Ce socle que j’emporte avec moi représente mon bagage à un tournant de mon histoire personnelle et professionnelle. Il est composé de l’essence de ce que je suis à ce jour et représente en même temps le terreau de ce que je prétends être demain. Il est la finalité de ce que je garde de l’avant et le commencement de ce que je veux faire grandir pour demain. Ce socle, à la manière d’une ancre, est empreint d’une grande solidité tout en ayant l’humilité d’admettre qu’elle ne peut pas changer l’environnement dans lequel elle est utilisée. Elle est une référence, un support, une source d’accalmie en cas de besoin mais laisse l’environnement agir selon son bon vouloir. Elle permet d’aborder le voyage avec plus de sérénité car elle suggère une sécurité tout en laissant les courants agir. L’ancre indélébile, c’est ce savoir complexe entre ce j’ai appris, ce que je sais de moi et ce que je dois accomplir qui permet alors de parcourir une nouvelle sphère où l’on ne sait rien, où tout est à découvrir. Construire une ancre indélébile, c’est inhiber les connaissances apprises jusqu’alors et en faire une synthèse pour laisser l’espace libre aux connaissances disponibles dans la nouvelle sphère que nous prétendons découvrir. Il s’agit d’une sécurité, un peu à la manière du « pot au noir » de Winnicott. C’est un espace de navigation situé entre les 2 hémisphères dans laquelle « on ne sait pas de quel côté le vent va tourner, et s’il va y avoir du vent ». L’expression « pot au noir » est également employée au 19ème siècle au cours du jeu de « Colin Maillard », lorsque celui qui a les yeux bandés risque de se cogner, de se faire mal. Par extension, il désigne une situation pas claire, un peu scabreuse et dangereuse, dans laquelle on se doit de s’aventurer, le tout en ayant une sécurité.

Conclusion

Le jeune psychologue rencontre dans les derniers instants d’études et les premiers instants de pratique de nombreux questionnements et de nombreux changements. Ces questionnements peuvent amener à se demander comment être légitime dans sa pratique. Il semble que la question de la légitimité se réfère à deux vecteurs : un vecteur interne et un vecteur externe. La légitimité externe serait symbolisée par ce que l’Autre m’autorise à accomplir, ce qu’il me dit capable de faire (via les diplômes, emplois) tandis que la légitimité interne est symbolisée par ce que je m’autorise à accomplir, ce que je me sens prêt à faire (via un travail sur soi, une découverte de sa pratique personnelle, les supervisions).

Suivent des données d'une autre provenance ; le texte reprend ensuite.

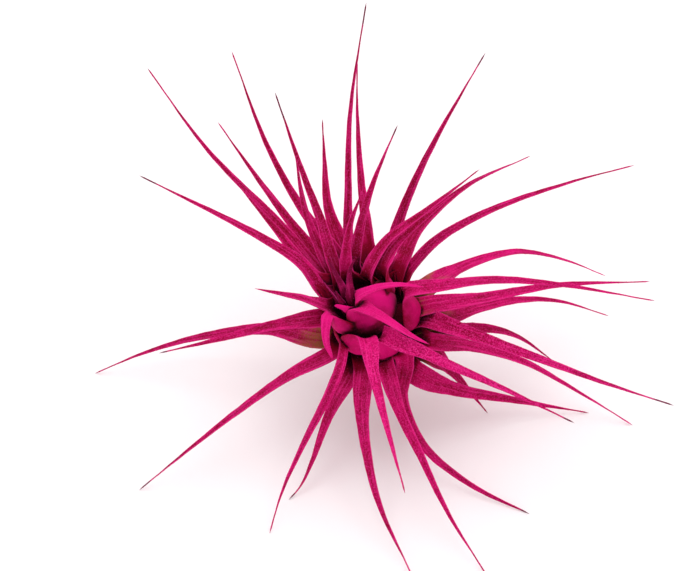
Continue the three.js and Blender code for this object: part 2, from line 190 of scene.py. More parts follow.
# From the youngest to the oldest
LEAVES = (
    Leaf("heart_leaf_1", (-4.6, 4.2, 12), ((-6.6, 8.2, 14.5), (-8, 11, 16)),
         width=1.7, sheath=2.4, taper=0.75),
    Leaf("heart_leaf_2", (-3.4, 3.6, 13), ((-3.9, 8, 16), (-3, 11, 18.5)),
         width=1.7, sheath=2.4, taper=0.75),
    Leaf("heart_leaf_3", (-5.4, 2.9, 12), ((-6.5, 5, 15.5),), width=1.1, sheath=2, taper=0.75),
    Leaf("heart_leaf_4", (-6.4, 3.6, 9.5), ((-8.8, 6.8, 13),), width=1.3, sheath=2.4, taper=0.75),
    Leaf("heart_leaf_5", (-4, 1.3, 13), ((-4.9, 1.7, 14.6), (-6.7, 2.3, 15)),
         width=1.9, sheath=2.6, taper=0.3),
    Leaf("crown_leaf_1", (-2.6, 3.3, 13.2),
         ((-1.3, 4.6, 15.2), (1.4, 5.6, 16.2), (5.3, 6.1, 16.6), (10, 5.6, 15.6)),
         width=2, sheath=8, taper=0.8, belly=(4.3, 2.7, 8.8), twist=30),
    Leaf("crown_leaf_2", (-2.4, 1.7, 13.6),
         ((0.1, 1, 15.6), (4, -1.2, 16.8), (7.2, -3.2, 16.8), (10.7, -4.8, 16)),
         width=3, sheath=8, taper=0.75, belly=(0, -3, 9.6), twist=50),
    Leaf("left_leaf_1", (-8.4, 1.9, 8.8), ((-12.6, 3.5, 10), (-16.3, 4.3, 10.6), (-21.4, 5.4, 11)),
         width=2.6, taper=0.85),
    Leaf("crown_leaf_3", (-7.6, 0.3, 12),
         ((-8.2, -1.6, 12.6), (-8.1, -4.4, 12.4), (-7, -7.6, 11.3)),
         width=2, sheath=7, taper=0.5, belly=(-5.4, -2.8, 9.6), twist=-50),
    Leaf("upper_leaf_1", (-9.3, 5.1, 5.5), ((-12.7, 9.8, 7), (-21.9, 15.7, 9), (-42.8, 26.3, 9)),
         width=2.7, shoulder=1),
    Leaf("upper_leaf_2", (-10.7, 7.9, 6), ((-15.9, 14.2, 6), (-25.7, 26, 8)),
         width=2.3, shoulder=1),
    Leaf("upper_leaf_3", (-9.3, 8.4, 1.5), ((-17, 17.5, 1), (-30.7, 31.6, 0), (-42.2, 47.2, -2)),
         width=2.1, shoulder=1),
    Leaf("upper_leaf_4", (-8.6, 10, -2), ((-14, 16.6, -4), (-20.8, 25.6, -8), (-29.4, 37.7, -12)),
         width=2.5, shoulder=1),
    Leaf("upper_leaf_5", (-5.9, 11.7, 0), ((-12.5, 20, -3), (-19.5, 32.6, -5), (-26.5, 51, -8)),
         width=2.3, shoulder=1),
    Leaf("upper_leaf_6", (-6.6, 9.5, 6), ((-9.2, 17.9, 8), (-12.7, 27.2, 9), (-17.7, 41.7, 9)),
         width=2.4, shoulder=1),
    Leaf("upper_leaf_7", (-7.4, 9.3, 2.6), ((-11.8, 18.8, 3), (-14.3, 32.1, 3)),
         width=2.5, shoulder=1),
    Leaf("upper_leaf_8", (-4.8, 12.4, -3), ((-7.9, 21.3, -8), (-8.6, 29.5, -12), (-9.1, 38.5, -15)),
         width=3.1, shoulder=1),
    Leaf("upper_leaf_9", (-3.8, 12.4, 3), ((-4.1, 24.7, 6), (-3.7, 38.7, 8), (-0.8, 58.3, 9)),
         width=1.9, shoulder=1),
    Leaf("upper_leaf_10", (-0.2, 14.5, -4), ((-1.5, 25.8, -9), (-2.3, 40, -13), (-2.3, 50.1, -15)),
         width=2.3, shoulder=1),
    Leaf("upper_leaf_11", (-2.9, 10.2, 6), ((-0.4, 22.3, 9), (2.3, 29.4, 10), (5, 35.6, 10)),
         shoulder=1),
    Leaf("upper_leaf_12", (-4.5, 9.2, 8.6), ((-3.9, 16.5, 11), (-1.3, 24, 13)), shoulder=1),
    Leaf("upper_leaf_13", (4, 12.7, -1), ((6.7, 21.3, 2), (12.1, 33, 6), (21.3, 49.1, 8)),
         width=2.4, shoulder=1),
    Leaf("upper_leaf_14", (-0.3, 8.4, 10), ((2.8, 13.9, 12), (10.2, 19.7, 13), (20, 27.3, 12)),
         width=2.7, shoulder=1),
    Leaf("upper_leaf_15", (2.4, 9.8, 10.8), ((3.4, 12.1, 10.9), (5.4, 14.5, 10), (15.9, 23.2, 7)),
         width=2.5, sheath=5, belly=(4, 7, 8.6), twist=80),
    Leaf("upper_leaf_16", (6.1, 10.2, 1), ((9, 16.1, -3), (18.9, 25.1, -9), (31.5, 31.2, -13)),
         width=3.2, shoulder=1),
    Leaf("upper_leaf_17", (7.9, 9.4, 2),
         ((12.9, 14.7, 5), (23.5, 20.4, 8), (37.2, 25.1, 9), (48.8, 28.2, 8)),
         width=2.2, shoulder=1),
    Leaf("right_leaf_1", (6.7, 4.7, 12),
         ((12.8, 5.8, 13), (22.7, 6.9, 13), (34.4, 6.1, 12), (52.7, 3.1, 8)),
         width=2.5, belly=(9.4, 1, 6.2), twist=30),
    Leaf("right_leaf_2", (11.1, 5.4, 0),
         ((17, 9, -6), (28.4, 12.4, -12), (38.5, 10.9, -17), (47, 7.8, -21)), width=3.4),
    Leaf("right_leaf_3", (10.2, 1.8, 4), ((19.9, 3.3, 2), (36.1, 6, -3), (53.7, 6.7, -6)),
         width=3.1),
    Leaf("right_leaf_4", (12.2, -0.8, 2),
         ((20.3, 1.5, -5), (29.4, 3.1, -11), (37.5, 2.8, -16), (47.5, -0.1, -20)), width=3.3),
    Leaf("right_leaf_5", (10.6, -0.4, 4),
         ((15.6, -2, 8), (29.5, -7, 10), (42.2, -11.7, 9), (56.2, -16.3, 8)), width=2.9),
    Leaf("right_leaf_6", (11.5, -4.7, 4),
         ((19.3, -5.7, -3), (29.7, -8.8, -8), (40.6, -14.7, -12), (51.4, -21.3, FLOOR)), width=2.7),
    Leaf("right_leaf_7", (13.2, -3.4, -1), ((22, -2.4, -9), (29.2, -4.2, -14), (37.2, -9.7, -17)),
         width=3.5),
    Leaf("right_leaf_8", (2.5, -3.2, 13.5),
         ((5.4, -4.6, 14.4), (9, -6, 14.3), (12.7, -7.8, 13.6), (25.6, -13.6, 10), (37.9, -19.6, 7)),
         width=2.7, belly=(3.6, -7.2, 7.5), twist=75),
    Leaf("right_leaf_9", (8.3, -10.4, 1),
         ((15.3, -13.5, -4), (27.6, -16.1, -11), (43.1, -19, FLOOR)), width=3.6),
    Leaf("right_leaf_10", (11.4, -7.1, -1), ((16, -10.8, -8), (23.3, -19.1, FLOOR)), width=3.3),
    Leaf("lower_leaf_1", (6.6, -7.7, 6.5),
         ((6, -14.5, 3), (9.9, -23.7, 2), (18.8, -31.4, 0), (30, -37, FLOOR)),
         width=2.9, taper=0.7),
    Leaf("lower_leaf_2", (3, -9, 6),
         ((5.5, -17.4, 9), (8.9, -24.7, 9), (14.4, -36.2, 10), (21.3, -47.3, FLOOR)), width=2.7),
    Leaf("lower_leaf_3", (-1, -10.6, 6), ((-1.3, -19.3, 6), (1.3, -33.4, 9), (7.7, -47.6, FLOOR)),
         width=3.2),
    Leaf("lower_leaf_4", (-0.7, -4.2, 15.3), ((0.3, -9.8, 20), (2.6, -19, 25), (5.8, -30.7, 29)),
         width=2.9, belly=(-2, -6.6, 9), twist=25),
    Leaf("lower_leaf_5", (-5.1, -5.6, 10),
         ((-5.7, -8.7, 11.4), (-7.4, -13.1, 10.2), (-12.5, -23.4, 8), (-16.5, -32.5, 6),
          (-18.8, -40.3, FLOOR)),
         width=2.6, shoulder=0.7, belly=(-4.8, -5.6, 4)),
    Leaf("lower_leaf_6", (-3.8, -11, 4),
         ((-7.7, -18.7, 1), (-10.9, -27.4, -1), (-13.1, -32, -1), (-15.4, -34.6, FLOOR)),
         width=3.3),
    Leaf("left_leaf_2", (-9.3, -0.5, 2), ((-18.3, -1.7, 3), (-28.1, -4.1, 4), (-39.5, -6.7, 5)),
         width=3.1),
    Leaf("left_leaf_3", (-7.7, -7.3, 4),
         ((-14.9, -10.9, 3), (-25.7, -18.4, 2), (-36.1, -26.6, 0), (-43.8, -32.9, FLOOR)),
         width=2.7),
    Leaf("left_leaf_4", (-9.2, -4.4, -3),
         ((-18.8, -2.6, -9), (-32.9, -4.2, -16), (-44.9, -7.6, -20), (-54.5, -11.6, FLOOR)),
         width=3.5),
    Leaf("back_leaf_1", (-7, 6, -6), ((-9, 8, -14), (-8, 6, -25), (-7, 3, FLOOR))),
    Leaf("back_leaf_2", (1, 9, -8), ((1, 11, -16), (1, 9, -28), (1, 6, FLOOR))),
    Leaf("back_leaf_3", (7.4, 5, -6.5), ((10, 6.4, -14), (10.6, 4.6, -25), (9.6, 1.6, FLOOR))),
)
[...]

Ces deux légitimés tendent à s’équilibrer afin d’aboutir à une pratique sereine, basée sur une ouverture totale à l’Autre tout en ayant une base solide comme point d’appui. Ce point d’appui, comparable à une ancre marine, est composé d’éléments suffisamment solides et stables pour permettre une excursion dans un domaine ou un environnement où l’on ne sait rien et où tout est à découvrir. Il s’agit d’une ancre indélébile composée d’une synthèse des connaissances passées, des connaissances de soi et des capacités acquises. Ces connaissances resteront ancrées pour toujours et ont vocation à représenter la solidité et l’humilité dans un contexte où l’intégralité des connaissances à acquérir vient de l’Autre et de l’environnement.

Ainsi Le jeune praticien doit pouvoir combiner légitimité interne et externe afin de pouvoir favoriser une pratique sereine et authentique et il doit pouvoir construire un socle de référence suffisamment solide mais discret pour laisser place à l’ensemble des nouvelles connaissances qui l’attendent dans la sphère professionnelle qu’il tend à découvrir. L’inhibition est condition du savoir. Aristote, dans La prudence chez Aristote disait : « C’est par l’apaisement de l’âme après l’agitation qui lui est naturelle qu’un sujet devient savant et connaissant » (Aristote, Physique, Livre VI, chapitre 6, p.54.) C’est en explorant un environnement avec l’idée que l’on ne sait rien, mais en emportant le nécessaire pour se raccrocher au principal, que l’on s’offre authentiquement aux connaissances disponibles dans cet environnement.